** Start Records to use **

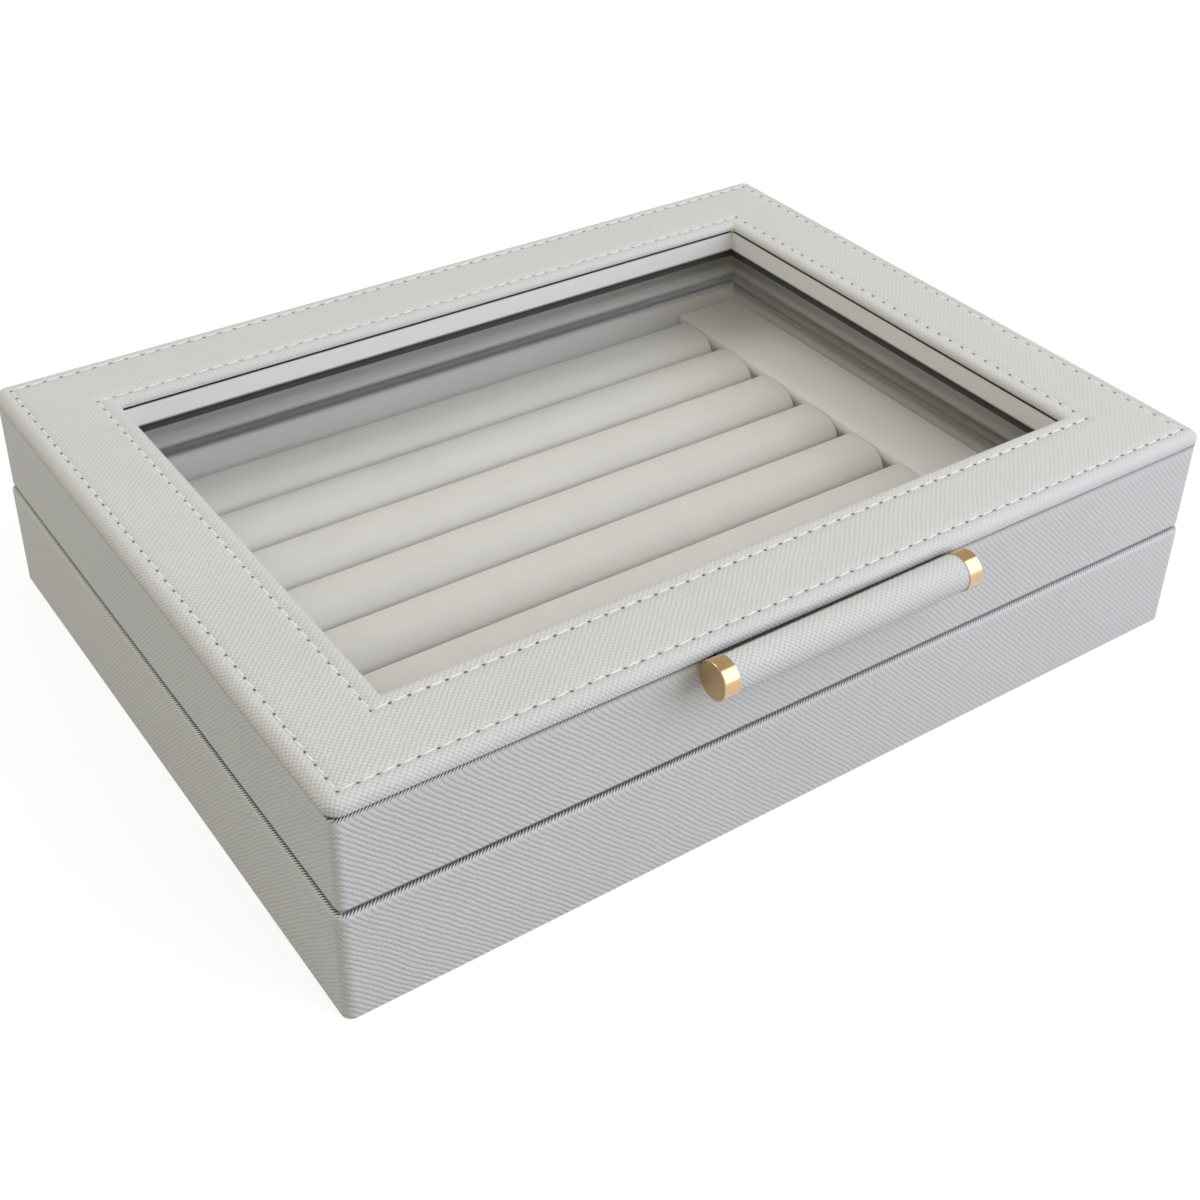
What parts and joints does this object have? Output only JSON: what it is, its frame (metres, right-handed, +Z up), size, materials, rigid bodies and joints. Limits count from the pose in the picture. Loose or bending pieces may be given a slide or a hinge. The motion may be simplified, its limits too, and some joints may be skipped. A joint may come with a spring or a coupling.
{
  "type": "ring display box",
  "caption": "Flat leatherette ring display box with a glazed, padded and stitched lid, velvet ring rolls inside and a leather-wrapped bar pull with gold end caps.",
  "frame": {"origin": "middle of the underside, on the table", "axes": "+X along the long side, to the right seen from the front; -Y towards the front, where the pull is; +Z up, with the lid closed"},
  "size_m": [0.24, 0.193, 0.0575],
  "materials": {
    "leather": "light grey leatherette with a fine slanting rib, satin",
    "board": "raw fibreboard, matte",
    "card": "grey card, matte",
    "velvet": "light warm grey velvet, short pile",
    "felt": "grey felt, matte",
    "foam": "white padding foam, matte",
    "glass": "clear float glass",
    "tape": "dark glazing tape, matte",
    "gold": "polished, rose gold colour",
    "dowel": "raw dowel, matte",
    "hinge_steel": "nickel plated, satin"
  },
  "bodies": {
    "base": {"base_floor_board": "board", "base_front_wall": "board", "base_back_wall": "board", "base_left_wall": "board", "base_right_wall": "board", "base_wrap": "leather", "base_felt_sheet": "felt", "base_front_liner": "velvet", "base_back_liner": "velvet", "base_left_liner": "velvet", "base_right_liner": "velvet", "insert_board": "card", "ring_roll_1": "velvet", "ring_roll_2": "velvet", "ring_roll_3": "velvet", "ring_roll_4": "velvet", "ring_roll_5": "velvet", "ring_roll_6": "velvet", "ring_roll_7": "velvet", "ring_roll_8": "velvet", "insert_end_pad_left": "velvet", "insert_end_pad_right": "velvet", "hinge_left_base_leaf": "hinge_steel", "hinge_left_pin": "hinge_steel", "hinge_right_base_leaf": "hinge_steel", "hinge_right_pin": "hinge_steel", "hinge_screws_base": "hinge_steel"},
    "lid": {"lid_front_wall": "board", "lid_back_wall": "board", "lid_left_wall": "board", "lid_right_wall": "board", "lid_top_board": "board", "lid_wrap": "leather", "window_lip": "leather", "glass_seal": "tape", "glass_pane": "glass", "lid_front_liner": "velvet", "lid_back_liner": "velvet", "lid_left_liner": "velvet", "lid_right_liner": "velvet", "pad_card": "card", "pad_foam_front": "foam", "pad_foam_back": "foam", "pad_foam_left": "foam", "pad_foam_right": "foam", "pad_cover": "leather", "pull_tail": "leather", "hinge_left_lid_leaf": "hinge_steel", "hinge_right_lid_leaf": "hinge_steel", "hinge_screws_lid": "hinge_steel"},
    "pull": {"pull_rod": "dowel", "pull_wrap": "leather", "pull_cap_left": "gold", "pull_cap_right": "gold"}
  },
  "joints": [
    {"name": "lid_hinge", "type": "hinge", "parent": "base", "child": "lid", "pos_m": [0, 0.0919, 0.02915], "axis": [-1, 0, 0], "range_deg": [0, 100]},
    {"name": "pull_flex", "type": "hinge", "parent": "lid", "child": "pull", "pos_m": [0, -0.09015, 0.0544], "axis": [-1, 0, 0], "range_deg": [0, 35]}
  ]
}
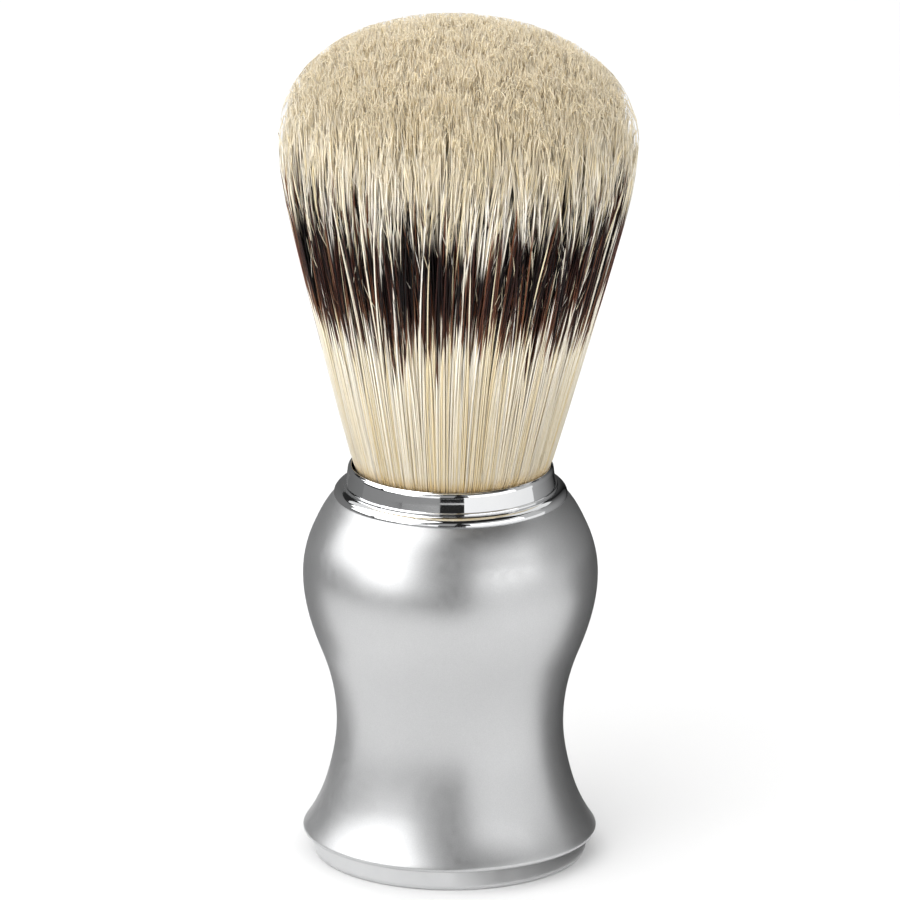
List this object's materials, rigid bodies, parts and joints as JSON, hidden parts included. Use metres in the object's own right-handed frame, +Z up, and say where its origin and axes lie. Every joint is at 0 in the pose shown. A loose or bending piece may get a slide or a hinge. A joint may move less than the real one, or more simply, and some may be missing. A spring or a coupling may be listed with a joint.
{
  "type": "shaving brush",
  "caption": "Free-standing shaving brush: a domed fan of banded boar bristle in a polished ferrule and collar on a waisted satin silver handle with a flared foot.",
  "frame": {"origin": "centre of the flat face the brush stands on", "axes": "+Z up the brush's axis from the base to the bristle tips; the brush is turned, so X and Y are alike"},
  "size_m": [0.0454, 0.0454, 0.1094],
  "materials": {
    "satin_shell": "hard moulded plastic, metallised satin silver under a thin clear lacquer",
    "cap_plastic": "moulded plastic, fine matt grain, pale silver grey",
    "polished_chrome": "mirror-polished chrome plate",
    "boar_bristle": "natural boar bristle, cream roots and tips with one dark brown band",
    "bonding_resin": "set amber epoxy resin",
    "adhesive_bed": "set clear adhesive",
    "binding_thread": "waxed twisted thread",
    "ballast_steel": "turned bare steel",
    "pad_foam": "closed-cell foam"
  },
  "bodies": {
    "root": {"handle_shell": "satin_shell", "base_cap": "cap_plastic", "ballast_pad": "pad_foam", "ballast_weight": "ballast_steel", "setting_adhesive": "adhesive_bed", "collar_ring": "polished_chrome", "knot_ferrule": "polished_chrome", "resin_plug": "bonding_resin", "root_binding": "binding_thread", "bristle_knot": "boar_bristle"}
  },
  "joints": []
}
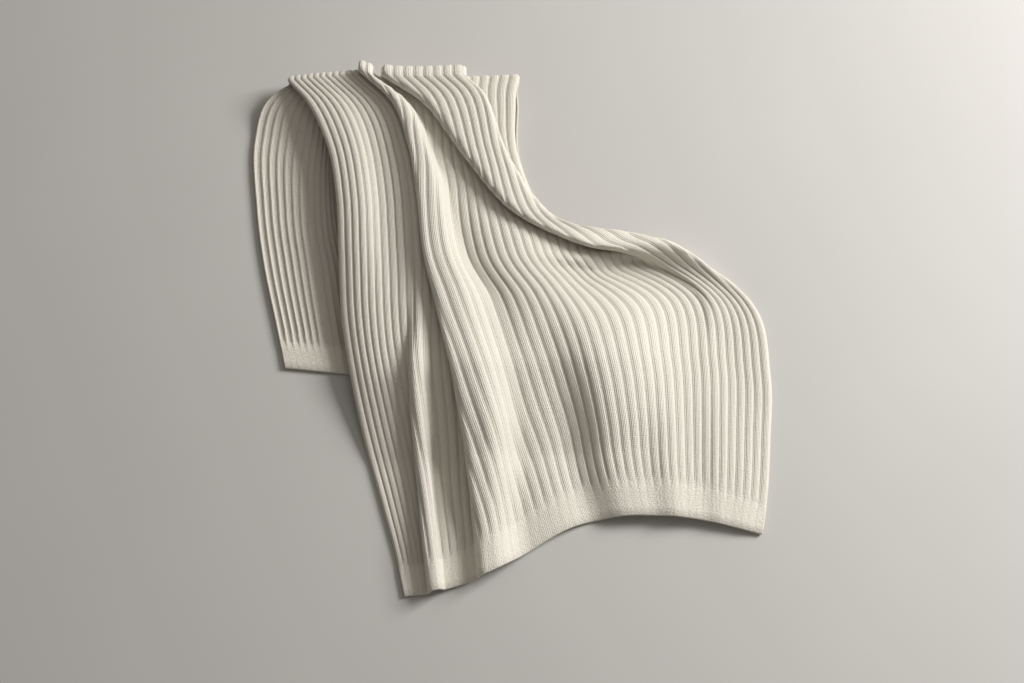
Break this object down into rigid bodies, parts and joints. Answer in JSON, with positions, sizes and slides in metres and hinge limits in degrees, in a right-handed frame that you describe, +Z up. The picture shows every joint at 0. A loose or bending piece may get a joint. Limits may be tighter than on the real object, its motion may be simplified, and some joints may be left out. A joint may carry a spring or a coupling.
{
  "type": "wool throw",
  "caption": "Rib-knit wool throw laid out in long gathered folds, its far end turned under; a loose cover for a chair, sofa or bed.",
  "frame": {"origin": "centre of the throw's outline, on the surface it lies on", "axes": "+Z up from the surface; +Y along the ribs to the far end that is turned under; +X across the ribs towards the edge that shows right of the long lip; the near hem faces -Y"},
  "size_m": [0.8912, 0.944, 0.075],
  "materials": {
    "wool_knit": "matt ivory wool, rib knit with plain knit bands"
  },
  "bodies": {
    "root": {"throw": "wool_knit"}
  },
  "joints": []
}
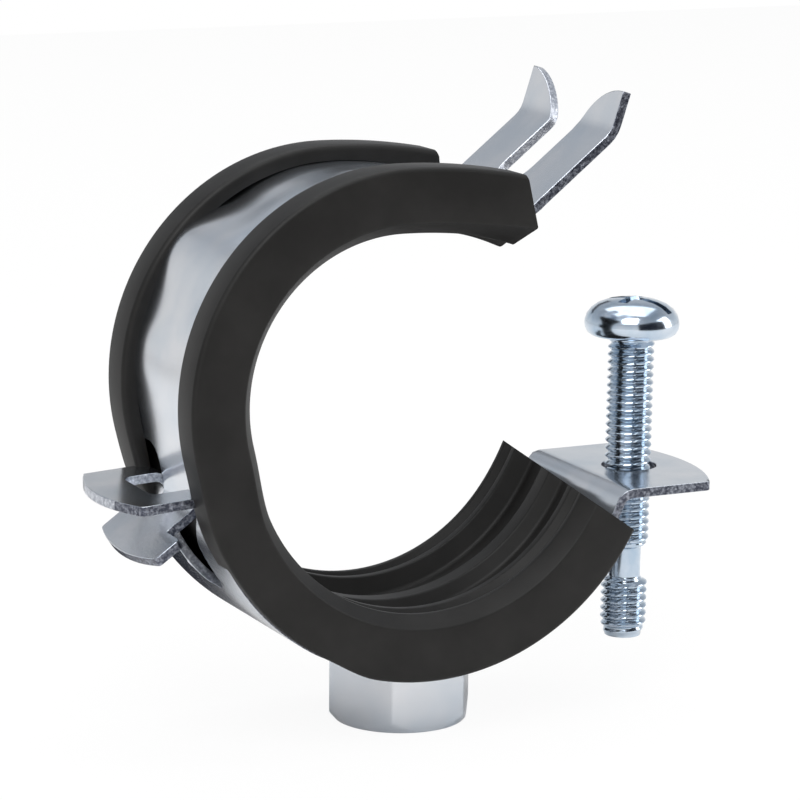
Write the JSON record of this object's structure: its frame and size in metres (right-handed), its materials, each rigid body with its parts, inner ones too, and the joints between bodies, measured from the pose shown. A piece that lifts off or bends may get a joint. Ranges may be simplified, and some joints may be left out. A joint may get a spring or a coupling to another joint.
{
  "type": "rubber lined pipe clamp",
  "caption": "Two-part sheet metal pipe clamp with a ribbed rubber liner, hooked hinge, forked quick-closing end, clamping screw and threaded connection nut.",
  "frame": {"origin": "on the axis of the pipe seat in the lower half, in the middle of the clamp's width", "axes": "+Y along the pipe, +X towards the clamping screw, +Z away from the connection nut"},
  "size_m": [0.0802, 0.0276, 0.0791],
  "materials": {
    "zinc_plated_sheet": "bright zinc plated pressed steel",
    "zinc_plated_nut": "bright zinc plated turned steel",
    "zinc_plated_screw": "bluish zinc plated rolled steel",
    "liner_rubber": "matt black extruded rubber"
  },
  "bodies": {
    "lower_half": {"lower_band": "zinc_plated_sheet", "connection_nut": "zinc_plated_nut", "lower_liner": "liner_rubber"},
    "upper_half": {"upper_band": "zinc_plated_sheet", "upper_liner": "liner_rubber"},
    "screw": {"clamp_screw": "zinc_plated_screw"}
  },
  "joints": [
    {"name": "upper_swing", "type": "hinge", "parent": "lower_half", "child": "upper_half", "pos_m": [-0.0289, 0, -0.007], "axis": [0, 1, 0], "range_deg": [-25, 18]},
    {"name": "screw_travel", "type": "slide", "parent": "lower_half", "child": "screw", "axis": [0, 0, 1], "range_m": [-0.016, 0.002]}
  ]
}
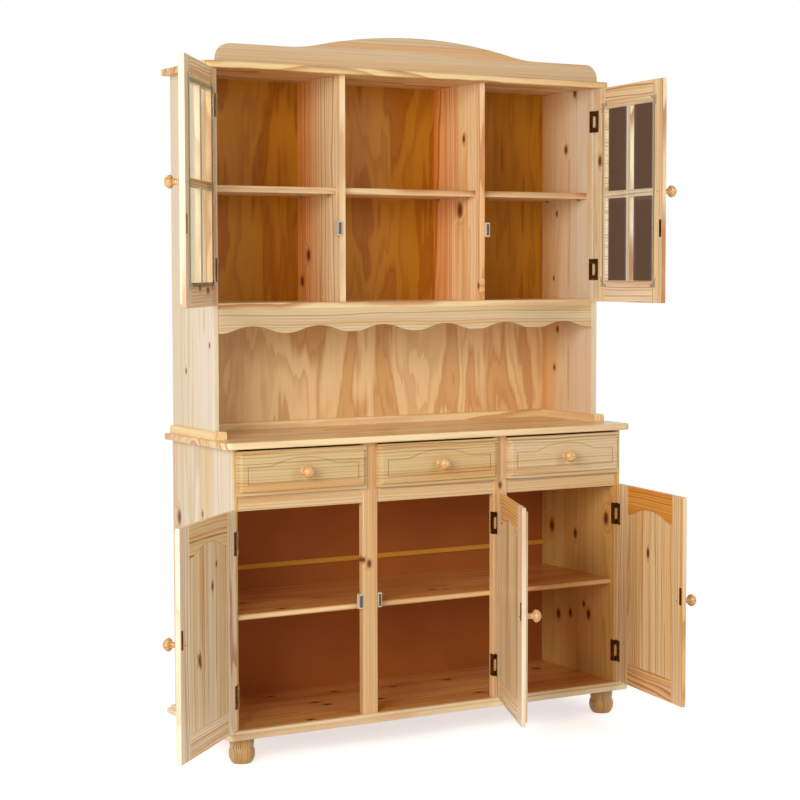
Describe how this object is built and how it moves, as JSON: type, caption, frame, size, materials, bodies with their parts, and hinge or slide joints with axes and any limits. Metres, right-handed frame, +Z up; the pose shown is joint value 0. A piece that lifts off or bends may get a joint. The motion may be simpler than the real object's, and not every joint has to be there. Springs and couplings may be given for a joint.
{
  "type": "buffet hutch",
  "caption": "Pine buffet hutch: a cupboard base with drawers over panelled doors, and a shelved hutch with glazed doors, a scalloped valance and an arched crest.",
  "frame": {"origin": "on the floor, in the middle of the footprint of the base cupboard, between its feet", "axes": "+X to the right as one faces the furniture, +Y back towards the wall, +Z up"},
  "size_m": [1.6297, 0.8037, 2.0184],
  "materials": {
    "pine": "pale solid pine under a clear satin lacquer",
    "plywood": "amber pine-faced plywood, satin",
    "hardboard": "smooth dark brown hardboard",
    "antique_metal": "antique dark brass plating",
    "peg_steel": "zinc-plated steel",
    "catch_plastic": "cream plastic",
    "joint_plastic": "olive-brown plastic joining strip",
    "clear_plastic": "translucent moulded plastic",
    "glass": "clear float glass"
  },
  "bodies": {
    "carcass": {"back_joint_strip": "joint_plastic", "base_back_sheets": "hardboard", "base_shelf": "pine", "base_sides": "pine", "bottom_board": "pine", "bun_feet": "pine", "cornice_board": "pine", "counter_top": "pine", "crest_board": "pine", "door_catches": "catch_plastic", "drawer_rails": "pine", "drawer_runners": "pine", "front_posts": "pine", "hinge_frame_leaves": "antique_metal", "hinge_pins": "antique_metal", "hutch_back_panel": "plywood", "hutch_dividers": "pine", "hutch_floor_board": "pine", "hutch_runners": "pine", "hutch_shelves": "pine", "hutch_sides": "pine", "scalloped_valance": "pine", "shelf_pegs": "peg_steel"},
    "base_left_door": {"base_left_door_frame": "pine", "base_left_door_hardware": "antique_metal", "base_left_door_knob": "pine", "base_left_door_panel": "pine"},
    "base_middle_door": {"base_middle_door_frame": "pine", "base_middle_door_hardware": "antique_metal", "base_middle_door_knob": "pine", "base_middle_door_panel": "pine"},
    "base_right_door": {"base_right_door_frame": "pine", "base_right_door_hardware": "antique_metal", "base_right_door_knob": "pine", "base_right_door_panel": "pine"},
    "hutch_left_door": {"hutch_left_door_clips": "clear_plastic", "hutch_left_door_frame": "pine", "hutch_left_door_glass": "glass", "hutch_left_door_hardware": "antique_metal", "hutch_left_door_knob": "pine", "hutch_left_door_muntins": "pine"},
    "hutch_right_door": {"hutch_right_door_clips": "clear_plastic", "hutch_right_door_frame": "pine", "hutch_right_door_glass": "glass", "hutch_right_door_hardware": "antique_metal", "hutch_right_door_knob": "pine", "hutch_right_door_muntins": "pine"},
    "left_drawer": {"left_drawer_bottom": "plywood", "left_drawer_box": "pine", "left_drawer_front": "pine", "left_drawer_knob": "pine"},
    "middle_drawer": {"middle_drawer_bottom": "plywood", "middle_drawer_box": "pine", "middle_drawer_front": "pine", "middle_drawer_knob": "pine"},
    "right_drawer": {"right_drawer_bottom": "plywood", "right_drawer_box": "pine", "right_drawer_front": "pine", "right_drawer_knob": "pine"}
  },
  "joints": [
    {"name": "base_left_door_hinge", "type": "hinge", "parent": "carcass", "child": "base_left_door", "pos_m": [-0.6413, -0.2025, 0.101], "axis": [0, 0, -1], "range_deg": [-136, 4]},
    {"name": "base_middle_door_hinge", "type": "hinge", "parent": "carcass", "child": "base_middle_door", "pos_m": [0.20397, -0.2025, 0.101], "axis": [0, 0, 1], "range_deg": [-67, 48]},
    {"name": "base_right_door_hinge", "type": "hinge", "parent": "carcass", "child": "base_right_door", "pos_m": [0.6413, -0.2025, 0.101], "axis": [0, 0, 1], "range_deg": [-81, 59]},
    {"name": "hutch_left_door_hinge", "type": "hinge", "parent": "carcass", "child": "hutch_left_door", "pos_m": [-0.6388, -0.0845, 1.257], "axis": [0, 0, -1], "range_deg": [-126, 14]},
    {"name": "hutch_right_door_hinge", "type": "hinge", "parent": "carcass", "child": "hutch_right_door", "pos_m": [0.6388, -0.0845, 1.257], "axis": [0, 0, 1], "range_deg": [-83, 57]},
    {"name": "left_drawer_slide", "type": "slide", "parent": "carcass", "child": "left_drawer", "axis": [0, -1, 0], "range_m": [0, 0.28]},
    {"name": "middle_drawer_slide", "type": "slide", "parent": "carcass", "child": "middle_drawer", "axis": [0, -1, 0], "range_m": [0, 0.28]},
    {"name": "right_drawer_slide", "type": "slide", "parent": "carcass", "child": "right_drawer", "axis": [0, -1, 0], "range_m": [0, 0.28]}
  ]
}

** End Records to use **

What is expected ▸ Provide the number of lines in these entries that hold the word "where", without any accompanying text.

Output ▸ 2